A clue to the bewildering complexity of the Ampera came at its launch, when GM said the car would never be driven solely by its engine – it simply charged the batteries. Shortly afterwards, it had to clarify that the engine drives the wheels directly at motorway speeds because that is more efficient than mediating drive through a battery.

GM had no intention to mislead – the drivetrain is so complex it is difficult to know what it is doing at all times.

One of the laws of engineering is that complexity costs money – as Colin Chapman of Lotus said, “An engineer is a person that can do for 50p what any fool can do for £1.”

The point of a Leaf is at least easy to grasp: “It can do 70 miles on battery power and then needs recharging.” That will interest a small proportion of buyers, but everyone gets the idea.

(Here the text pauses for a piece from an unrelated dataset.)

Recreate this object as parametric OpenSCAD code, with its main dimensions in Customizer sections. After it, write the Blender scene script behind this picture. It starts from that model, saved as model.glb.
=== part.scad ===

By comparison, the range extender concept is a bit fuzzy: “It runs on batteries until it needs fuel and then the engine cuts in.” From a cynical point of view, a potential buyer may say: “So it is like a Toyota Prius, but it goes a bit further on its batteries in exchange for an extra £7,000.”

Another way of looking at it is that it’s like a Vauxhall Astra diesel that needs no fuel for the first 30 miles. Hence, for each trip of more than 30 miles it saves just over half a gallon of fuel compared with the most efficient diesel Astra – let’s say the equivalent of £3.50. For that privilege, the owner pays an extra £9,000 over an Astra 1.7 CDTi Energy. That requires quite a lot of short commutes and shopping trips to become worthwhile.

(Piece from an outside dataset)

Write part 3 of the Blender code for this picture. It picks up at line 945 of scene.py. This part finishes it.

Non-premium brand, but at a premium price

It has been a very long time since buyers were prepared to pay £30,000 for a Vauxhall saloon – there is a reason the Omega executive car was never replaced. Unfair though it may be, people with that sort of money want something a bit more prestigious on their driveway. That is one of the reasons people are watching the progress of BMW’s i3 so carefully. Does the BMW badge overcome one of the issues with electric cars – that buyers have so far been charged premium prices for non-premium brands?

The GM range-extenders are brilliant pieces of engineering. However, the big question is whether their price premium can be slashed. At launch, the list price premium was £13,000 over a similar Astra. After the recent price cut, it is down to £10,000. How much will people pay to get their first 30 miles of driving for free? What if the value to the consumer is only a few thousand pounds?

If you add back the government grant of £5,000, GM was effectively saying at launch that the Ampera cost twice as much to make as an Astra, given that its pre-grant price was £38,000. Can GM really get the extra cost down from £18,000 to, say, £5,000? Given the number of physical parts required to make a range-extender, that seems like a big ask, especially when the battery pack is still a chunky 16Kw/hr unit thought to cost GM £5,000 at current prices.

GM once invested a fortune in developing rotary engines, until it concluded the numbers (especially fuel economy) just did not add up. Will range extenders go the same way – a brilliant piece of theory that just can’t find a niche between conventional hybrids, plug-in hybrids and battery electric vehicles?